Anonymous 0 Comments

A difficult question to ELI5 given that you’re asking about some degree level science, but let’s have a go!
To put it simply, no reflection is not needed for an object to appear coloured *if that object emits its own light*.
A brick, for example, doesn’t emit light. The reason you see it as red is because white light (which is made up of the whole rainbow of visible light colours) hits it and every colour except the red is absorbed, with the red being reflected into your eyes. In that case, reflection is obviously necessary.

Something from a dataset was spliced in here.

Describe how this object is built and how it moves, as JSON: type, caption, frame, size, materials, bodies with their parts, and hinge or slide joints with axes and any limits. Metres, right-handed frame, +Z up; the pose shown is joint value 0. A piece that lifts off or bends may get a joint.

In the case of something that emits light due to excitation and the subsequent relaxing of electrons, however, there is no typical “reflection” of light happening. Instead in this case, a photon (which is like a tiny little pocket of energy) is absorbed by an electron, causing it to jump from one energy level to another (think like jumping up from one rung of a ladder to the next). Not every photon will excite every electron. It will only work if the photon contains _exactly_ the right amount of energy to move the electron one rung up the ladder – no more, no less.
The electron will, at some point, fall back down to the lower rung because electrons are pretty chill and are happiest at their lowest energy state (closer to the bottom of the ladder). When they fall back down, they have to get rid of the energy they absorbed before (because energy can’t just disappear!). The energy is emitted as a photon. Now, this photon will have a specific energy (the energy will be exactly the difference in energy between the two rungs of the ladder – incidentally, the photon coming out now will have exactly the same energy as the photon coming in!).
The energy of the photon will determine it’s properties. Photons with super high energies won’t be visible, and photons with super low energies also won’t be visible. Photons in the middle, though, may well have an energy that corresponds to a colour of visible light. In which case you will see a colour!